Senz’altro. Un uomo in gamba, laborioso, onesto e serio, che, pur avendo frequentato la terza elementare, a diciassette anni era andato in Argentina, aveva fatto anche l’attore, e citava la Bibbia a memoria, certamente ha influito sul mio modo di operare e di capire. D’altra parte, non avevo altre persone intorno, c’era solo lui, il valore era quello per me, parlavo con lui e questo contribuiva a far sì che io imparassi qualcosa. Purtroppo, ha vissuto in un periodo che non era del tutto propizio, chi voleva studiare doveva prendere i voti. Ma lui non aveva questa vocazione e andò in Argentina.
Si può dire che la sua storia si è sempre intrecciata con la storia della sua azienda?
Io non sono mai stato lontano dal posto di lavoro, anche da bambino avevo delle responsabilità.

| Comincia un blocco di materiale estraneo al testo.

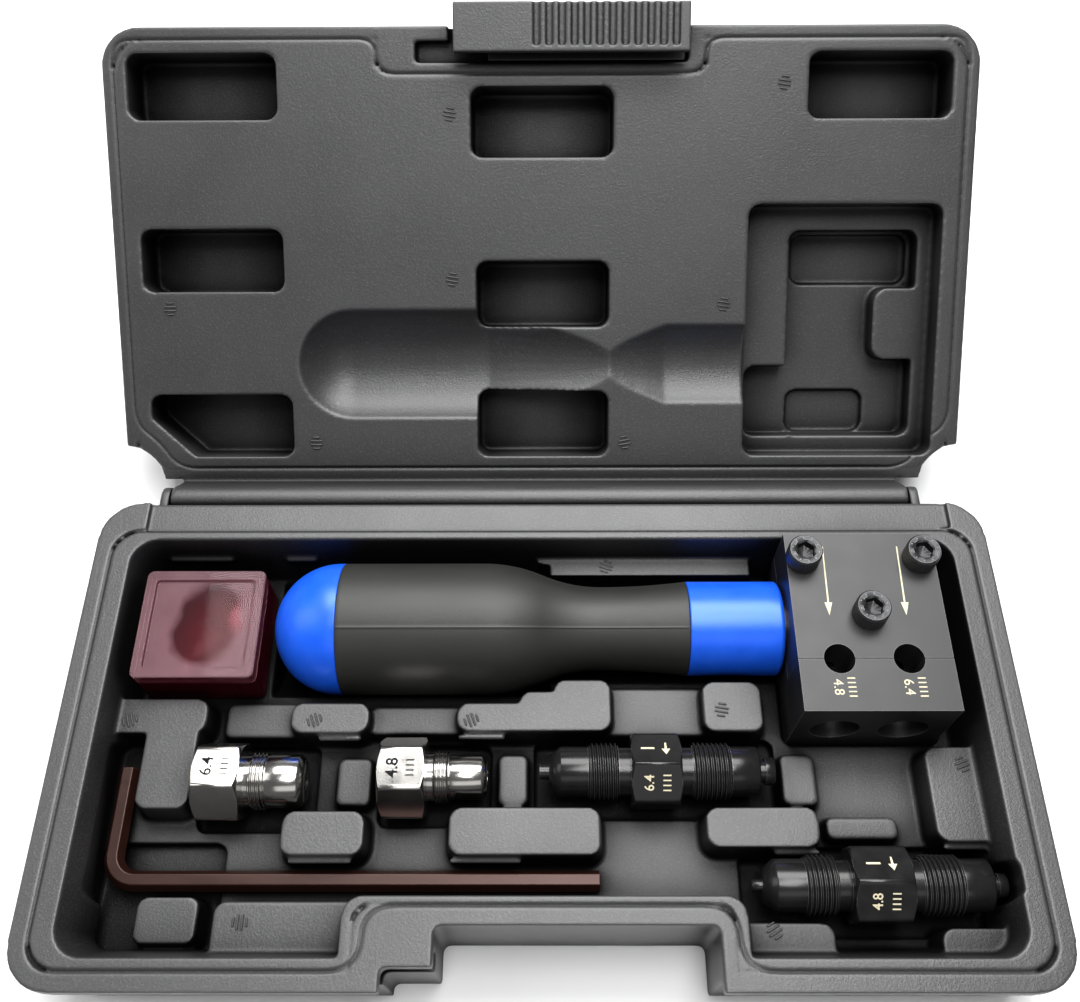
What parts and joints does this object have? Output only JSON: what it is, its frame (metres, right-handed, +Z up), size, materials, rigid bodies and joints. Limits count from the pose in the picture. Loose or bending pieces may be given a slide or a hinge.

Vivevo con la mia famiglia in una carovana, sempre sulla strada, una vita da nomade, ma questo voleva dire essere sempre vicino al lavoro. Il lavoro era la nostra vita. Non si può essere lontani dal lavoro. Se uno sta lontano dal lavoro pensa a qualcos’altro e viene deviato. Per noi il lavoro era come la terra per il contadino, il bravo contadino è sempre sulla terra, e così eravamo noi, il lavoro era il motivo primario della nostra vita. La vita e il lavoro erano la stessa cosa, il lavoro non era strumentale, ma essenziale.